## Records supplied
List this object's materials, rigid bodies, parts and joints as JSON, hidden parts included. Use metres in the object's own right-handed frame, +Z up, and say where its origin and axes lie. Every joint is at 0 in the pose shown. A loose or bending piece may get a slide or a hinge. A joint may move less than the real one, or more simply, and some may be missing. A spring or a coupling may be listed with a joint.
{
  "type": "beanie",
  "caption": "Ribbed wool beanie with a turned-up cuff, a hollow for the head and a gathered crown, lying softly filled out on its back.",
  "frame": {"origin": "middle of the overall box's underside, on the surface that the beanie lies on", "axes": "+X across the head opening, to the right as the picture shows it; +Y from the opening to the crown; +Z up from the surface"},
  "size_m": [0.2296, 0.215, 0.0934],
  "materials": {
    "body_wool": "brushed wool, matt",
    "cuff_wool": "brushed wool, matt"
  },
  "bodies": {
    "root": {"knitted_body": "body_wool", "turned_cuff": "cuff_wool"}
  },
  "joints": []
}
---
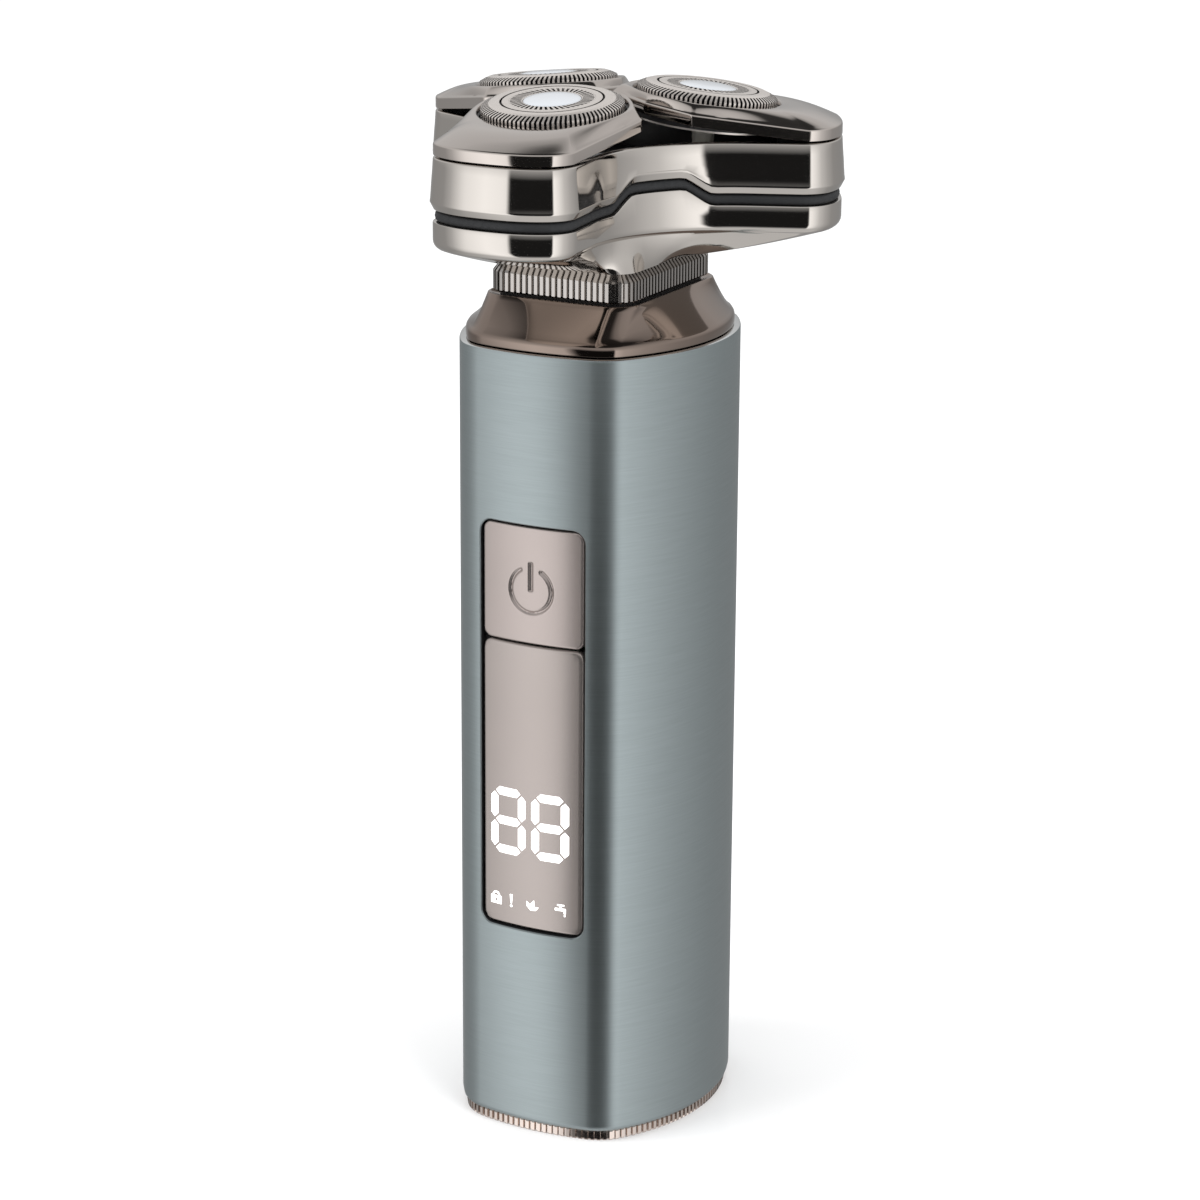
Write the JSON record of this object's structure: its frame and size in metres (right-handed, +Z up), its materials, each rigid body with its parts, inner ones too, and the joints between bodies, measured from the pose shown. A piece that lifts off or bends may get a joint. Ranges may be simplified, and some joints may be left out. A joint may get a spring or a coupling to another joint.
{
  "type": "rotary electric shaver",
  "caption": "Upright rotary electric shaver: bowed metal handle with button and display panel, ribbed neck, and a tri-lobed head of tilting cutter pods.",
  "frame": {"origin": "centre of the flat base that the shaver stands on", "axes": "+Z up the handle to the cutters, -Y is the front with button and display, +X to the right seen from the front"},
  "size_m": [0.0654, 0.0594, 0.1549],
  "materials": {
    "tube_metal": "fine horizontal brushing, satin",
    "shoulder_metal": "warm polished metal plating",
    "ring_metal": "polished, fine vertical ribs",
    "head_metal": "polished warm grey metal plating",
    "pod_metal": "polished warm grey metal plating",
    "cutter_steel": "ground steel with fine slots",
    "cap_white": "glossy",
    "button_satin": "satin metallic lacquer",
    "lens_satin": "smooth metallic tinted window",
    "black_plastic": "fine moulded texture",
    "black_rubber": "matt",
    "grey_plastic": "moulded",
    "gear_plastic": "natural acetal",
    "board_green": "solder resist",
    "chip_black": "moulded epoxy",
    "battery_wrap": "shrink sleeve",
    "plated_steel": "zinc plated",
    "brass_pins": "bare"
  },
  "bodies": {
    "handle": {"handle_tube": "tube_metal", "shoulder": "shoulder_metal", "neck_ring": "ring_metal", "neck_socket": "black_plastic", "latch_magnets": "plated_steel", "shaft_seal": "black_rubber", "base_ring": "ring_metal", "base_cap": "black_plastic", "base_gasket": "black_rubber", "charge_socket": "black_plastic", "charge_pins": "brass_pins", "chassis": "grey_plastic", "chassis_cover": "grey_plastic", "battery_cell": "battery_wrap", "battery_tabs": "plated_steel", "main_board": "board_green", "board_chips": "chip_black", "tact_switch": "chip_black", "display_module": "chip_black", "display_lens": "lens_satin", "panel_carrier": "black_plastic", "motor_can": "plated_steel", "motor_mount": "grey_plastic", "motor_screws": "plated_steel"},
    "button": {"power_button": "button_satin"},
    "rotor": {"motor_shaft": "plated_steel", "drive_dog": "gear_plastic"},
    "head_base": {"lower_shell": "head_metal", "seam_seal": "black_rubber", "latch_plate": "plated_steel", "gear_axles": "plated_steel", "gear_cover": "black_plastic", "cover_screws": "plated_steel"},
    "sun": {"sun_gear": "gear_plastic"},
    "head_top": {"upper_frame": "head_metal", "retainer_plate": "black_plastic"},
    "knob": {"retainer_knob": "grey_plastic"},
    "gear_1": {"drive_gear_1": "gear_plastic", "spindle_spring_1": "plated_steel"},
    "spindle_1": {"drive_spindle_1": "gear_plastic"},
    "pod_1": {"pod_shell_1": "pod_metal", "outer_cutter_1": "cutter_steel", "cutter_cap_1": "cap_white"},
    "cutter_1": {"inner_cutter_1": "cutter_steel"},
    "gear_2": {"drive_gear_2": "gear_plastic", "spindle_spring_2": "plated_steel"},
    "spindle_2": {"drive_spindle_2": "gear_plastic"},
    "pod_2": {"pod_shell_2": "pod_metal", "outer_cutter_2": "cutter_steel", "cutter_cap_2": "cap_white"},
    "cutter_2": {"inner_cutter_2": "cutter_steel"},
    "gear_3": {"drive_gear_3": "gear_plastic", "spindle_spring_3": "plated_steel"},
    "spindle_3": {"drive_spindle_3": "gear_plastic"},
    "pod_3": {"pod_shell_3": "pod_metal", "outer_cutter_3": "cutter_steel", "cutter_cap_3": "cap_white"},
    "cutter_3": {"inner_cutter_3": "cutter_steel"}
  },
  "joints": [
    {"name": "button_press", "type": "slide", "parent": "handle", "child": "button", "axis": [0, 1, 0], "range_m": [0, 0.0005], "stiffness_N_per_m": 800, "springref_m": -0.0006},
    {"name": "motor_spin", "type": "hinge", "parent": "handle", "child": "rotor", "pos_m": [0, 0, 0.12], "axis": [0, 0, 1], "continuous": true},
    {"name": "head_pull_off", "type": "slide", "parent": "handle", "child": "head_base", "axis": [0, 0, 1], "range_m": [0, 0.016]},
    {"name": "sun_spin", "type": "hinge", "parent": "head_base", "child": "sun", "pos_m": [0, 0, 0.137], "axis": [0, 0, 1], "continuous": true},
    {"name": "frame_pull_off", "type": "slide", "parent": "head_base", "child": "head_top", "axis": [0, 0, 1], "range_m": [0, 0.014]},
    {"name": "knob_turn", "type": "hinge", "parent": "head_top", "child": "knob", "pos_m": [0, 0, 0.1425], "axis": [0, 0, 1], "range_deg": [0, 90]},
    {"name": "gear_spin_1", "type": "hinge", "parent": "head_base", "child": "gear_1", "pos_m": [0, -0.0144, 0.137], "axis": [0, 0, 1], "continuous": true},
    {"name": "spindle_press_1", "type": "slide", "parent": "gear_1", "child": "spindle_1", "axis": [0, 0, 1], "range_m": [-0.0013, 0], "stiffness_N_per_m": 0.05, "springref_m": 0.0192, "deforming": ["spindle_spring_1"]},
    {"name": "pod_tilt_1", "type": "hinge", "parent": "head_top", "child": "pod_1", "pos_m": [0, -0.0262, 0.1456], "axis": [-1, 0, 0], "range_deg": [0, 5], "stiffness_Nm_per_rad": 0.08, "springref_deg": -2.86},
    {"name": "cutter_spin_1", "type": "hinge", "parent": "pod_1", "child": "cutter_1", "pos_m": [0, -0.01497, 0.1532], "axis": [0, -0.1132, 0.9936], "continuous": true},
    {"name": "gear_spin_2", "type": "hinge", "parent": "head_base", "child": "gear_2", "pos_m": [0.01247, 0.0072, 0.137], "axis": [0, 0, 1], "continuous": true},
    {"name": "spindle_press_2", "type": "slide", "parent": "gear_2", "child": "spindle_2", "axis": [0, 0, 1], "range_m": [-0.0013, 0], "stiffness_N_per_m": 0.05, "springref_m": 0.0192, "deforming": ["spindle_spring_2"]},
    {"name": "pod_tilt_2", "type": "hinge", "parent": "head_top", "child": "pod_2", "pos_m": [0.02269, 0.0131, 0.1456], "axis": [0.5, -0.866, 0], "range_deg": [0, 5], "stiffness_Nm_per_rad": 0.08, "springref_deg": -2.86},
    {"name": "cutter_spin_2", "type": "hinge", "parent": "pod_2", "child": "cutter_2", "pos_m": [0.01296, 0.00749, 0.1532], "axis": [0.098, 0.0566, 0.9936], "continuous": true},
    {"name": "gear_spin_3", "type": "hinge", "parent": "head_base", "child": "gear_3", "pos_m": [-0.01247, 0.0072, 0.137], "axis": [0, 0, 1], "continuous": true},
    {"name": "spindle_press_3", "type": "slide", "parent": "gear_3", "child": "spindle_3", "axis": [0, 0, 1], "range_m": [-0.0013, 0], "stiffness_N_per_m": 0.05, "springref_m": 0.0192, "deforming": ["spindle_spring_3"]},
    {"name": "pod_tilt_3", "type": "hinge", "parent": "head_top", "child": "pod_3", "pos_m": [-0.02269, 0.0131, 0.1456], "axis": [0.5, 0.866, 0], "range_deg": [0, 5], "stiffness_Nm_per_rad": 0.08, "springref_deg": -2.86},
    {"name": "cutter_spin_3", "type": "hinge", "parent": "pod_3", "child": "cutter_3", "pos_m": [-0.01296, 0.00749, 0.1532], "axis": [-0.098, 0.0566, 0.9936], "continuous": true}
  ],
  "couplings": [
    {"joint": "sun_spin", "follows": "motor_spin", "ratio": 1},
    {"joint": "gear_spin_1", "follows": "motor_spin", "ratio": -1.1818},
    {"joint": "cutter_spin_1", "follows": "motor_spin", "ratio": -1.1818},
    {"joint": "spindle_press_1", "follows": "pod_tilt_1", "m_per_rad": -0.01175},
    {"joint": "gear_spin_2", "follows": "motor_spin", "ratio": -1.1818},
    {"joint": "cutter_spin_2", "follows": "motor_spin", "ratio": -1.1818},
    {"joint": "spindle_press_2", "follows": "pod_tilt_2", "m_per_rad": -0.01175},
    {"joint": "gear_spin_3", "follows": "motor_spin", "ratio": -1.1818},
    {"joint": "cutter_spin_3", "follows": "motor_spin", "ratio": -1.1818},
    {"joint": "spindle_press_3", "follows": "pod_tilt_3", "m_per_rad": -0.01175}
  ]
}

## Given request
Locate the word "JSON" in the records above, and return each line that has it.

## The reply
List this object's materials, rigid bodies, parts and joints as JSON, hidden parts included. Use metres in the object's own right-handed frame, +Z up, and say where its origin and axes lie. Every joint is at 0 in the pose shown. A loose or bending piece may get a slide or a hinge. A joint may move less than the real one, or more simply, and some may be missing. A spring or a coupling may be listed with a joint.
Write the JSON record of this object's structure: its frame and size in metres (right-handed, +Z up), its materials, each rigid body with its parts, inner ones too, and the joints between bodies, measured from the pose shown. A piece that lifts off or bends may get a joint. Ranges may be simplified, and some joints may be left out. A joint may get a spring or a coupling to another joint.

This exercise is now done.